**WHAT NEEDS TO BE DONE**
Your task is to locate every line holding the string "machine" and to copy each of them.
[Begin]
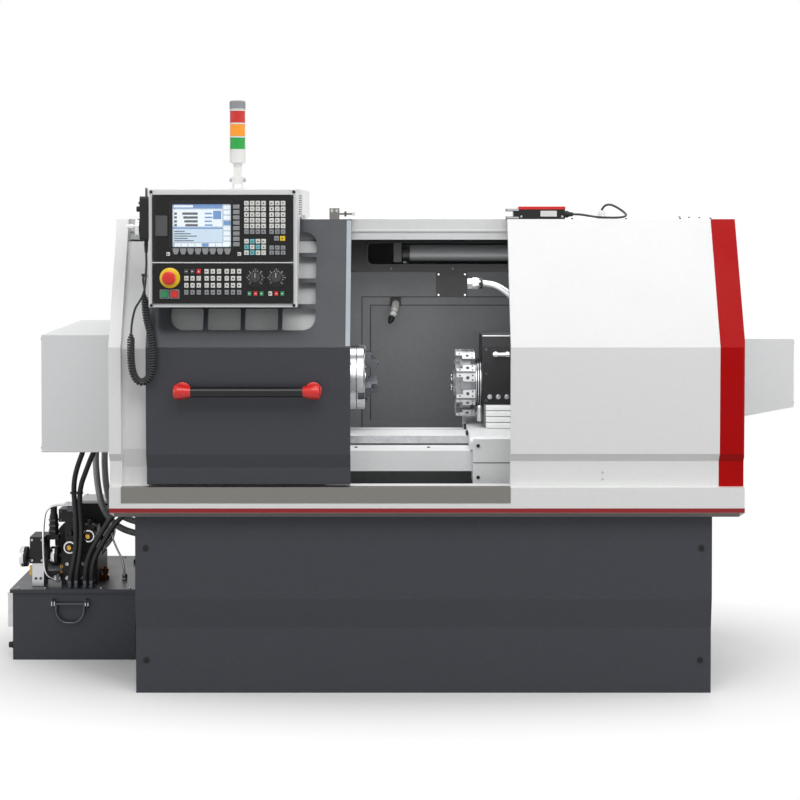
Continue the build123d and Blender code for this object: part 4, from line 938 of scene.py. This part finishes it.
def words(name, entries, size, material):
    """Numbers as flat meshes that face the front, each centred on its place."""
    joined = bmesh.new()
    for text, place in entries:
        curve = bpy.data.curves.new("figures", "FONT")
        curve.body = text
        curve.size = size * MM
        curve.extrude = 0.1 * MM
        curve.resolution_u = 2
        curve.align_x = "CENTER"
        curve.align_y = "CENTER"
        data = mesh_from(linked("figures", curve))
        data.transform(Matrix.Translation(Vector(place) * MM) @ Matrix.Rotation(pi / 2, 4, "X"))
        joined.from_mesh(data)
    mesh = bpy.data.meshes.new(name)
    joined.to_mesh(mesh)
    joined.free()
    mesh.materials.append(material)
    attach(linked(name, mesh), "machine")


dials = Piece("dial_scales")
figures = []
for dial_x in (FEED_X, SPEED_X):
    dials.turned((dial_x, PANEL_Y, DIAL_Z), FRONT, [(0.4, 20), (0.4, 28.6), (1.5, 28.6), (2, 28), (2, 20)],
                 gloss_black, 48)
    for tick in range(19):
        angle = radians(-135 + 15 * tick)
        tick_end, half_width = (20.4, 0.45) if tick % 2 else (22, 0.8)
        dials.spoke((dial_x, PANEL_Y - 2, DIAL_Z), angle, (18.2, tick_end), half_width, (0, -0.3, 0),
                    key_white)
        if tick % 3 == 0:
            place = (dial_x + 25 * sin(angle), PANEL_Y - 2.2, DIAL_Z + 25 * cos(angle))
            figures.append((str(tick // 3 * 20), place))
dials.done("machine", 0)
words("dial_numbers", figures, 4.6, key_white)
for knob_x, knob_body in ((FEED_X, "feed_knob"), (SPEED_X, "spindle_knob")):
    pointer = Piece(knob_body + "_pointer")
    pointer.box((knob_x - 0.9, knob_x + 0.9), (-625.3, -625), (1289, 1302.4), key_white)
    for rib in range(20):
        angle = 2 * pi * rib / 20
        rib_place = (knob_x + 15.7 * sin(angle), -608, DIAL_Z + 15.7 * cos(angle))
        pointer.turned(rib_place, FRONT, capped((0, 1.7), (9, 1.3), (10, 0.6)), knob_plastic, 8)
    pointer.done(knob_body, 0)

stop_ring = Piece("stop_collar")
stop_ring.turned((-759, PANEL_Y, 1286.7), FRONT, [(0, 12), (0, 30.6), (3.4, 30.6), (6.5, 24.6), (6.5, 12)],
                 yellow_plastic, 56)
stop_ring.done("machine", 0.6)
for name, centre in (("start_ring", (-775, 1238.5)), ("stop_ring", (-745, 1238.5))):
    plate(name, rounded(centre, (28.6, 27.6), 3.4), [rounded(centre, (22.6, 21.6), 3)], 3.4, grey_plastic,
          facing_front(-606.2), 0.5)

fittings = Piece("control_fasteners")
fittings.screws((-389.5, -815.5), (-597,), (1543.5, 1204.5), FRONT, 4.6, black_plastic)
fittings.screws((-808, -395), (PANEL_Y,), (1531, 1338, 1327, 1214), FRONT, 2.2)
fittings.box((-812, -391), (PANEL_Y - 0.3, PANEL_Y), (1331, 1334), grey_paint)
fittings.box((-811, -802), (PANEL_Y - 0.2, PANEL_Y), (1336, 1533), gloss_black)
fittings.box((-824.4, -824), (-440, -260), (1470, 1540), grey_plastic)
for slit in range(9):
    fittings.box((-824.7, -824.2), (-430, -270), (1475 + slit * 7, 1478 + slit * 7), black_plastic)
    fittings.box((-380.5, -380.1), (-500, -330), (1475 + slit * 7, 1478 + slit * 7), black_plastic)
fittings.screws((-800, -600, -405), (145,), (1535, 1478), BACK, 4)
fittings.done("machine", 0.25)

# Pendant details and the cord's strain relief

pendant = Piece("pendant_details")
for tick in range(50):
    angle = 2 * pi * tick / 50
    tick_start = 27 if tick % 5 == 0 else 28.5
    pendant.spoke((-852, -562, 1436), angle, (tick_start, 30.5), 0.35, (-0.3, 0, 0), key_white, "x")
for button_y, button_material in ((-584, green_plastic), (-562, key_white), (-540, red_plastic)):
    pendant.turned((-850, button_y, 1510), LEFT, capped((0, 5.4), (2, 5.4), (2, 4.4), (5, 4)),
                   button_material, 24)
pendant.turned((-836, -562, 1388.5), DOWN, [(0, 3.4), (0, 7), (3, 7), (3, 5.6), (6, 6.6), (9, 5.3),
                                            (12, 6.2), (15, 5), (18, 5.8), (21, 4.6), (24, 5.2), (28, 4),
                                            (28, 3.4)], rubber, 24)
pendant.turned((-835.5, -551, 1293), LEFT, [(0, 3.5), (0, 6), (9, 4.6), (16, 3.9), (16, 3.5)], rubber, 20)
pendant.along_y([(-836, 1526), (-836, 1556), (-833, 1556), (-833, 1529), (-826, 1529), (-826, 1526)],
                (-578, -546), dark_steel)
pendant.done("machine", 0.3)

# Signal tower

tower = Piece("tower_lens_stack")
for tier, lens in enumerate((lens_green, amber_glow_lens, lens_red)):
    low = 1680 + tier * 42
    outline = [(low, 0), (low, 25)]
    for ring in range(9):
        outline += [(low + 2 + ring * 4, 25), (low + 3 + ring * 4, 24.2), (low + 5 + ring * 4, 24.2)]
    outline += [(low + 38, 25), (low + 38, 22.4), (low + 42, 22.4), (low + 42, 0)]
    tower.turned((-585, -300, 0), UP, outline, lens, 56)
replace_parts(tower.done("tower", 0.2, 1, 30), "tower_lenses")
tower_trim = Piece("tower_trim")
for tier in range(4):
    tower_trim.turned((-585, -300, 1674.5 + tier * 42), UP, collar(22.6, 25.5, 4.5), white_plastic, 56)
tower_trim.turned((-585, -300, 1808), UP, [(0, 20), (0, 25.4), (22, 25.4), (25.4, 21.4), (25.4, 0)],
                  grey_plastic, 56)
tower_trim.done("tower", 0.4)
for side in (-1, 1):
    nut = Piece("tower_nut_left" if side < 0 else "tower_nut_right")
    nut.hex_head((-585 + side * 20, -300, 1584), (side, 0, 0), 7, 6, steel)
    nut.done("machine", 0.3)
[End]
**THE SOLUTION**
    attach(linked(name, mesh), "machine")
dials.done("machine", 0)
stop_ring.done("machine", 0.6)
fittings.done("machine", 0.25)
pendant.done("machine", 0.3)
    nut.done("machine", 0.3)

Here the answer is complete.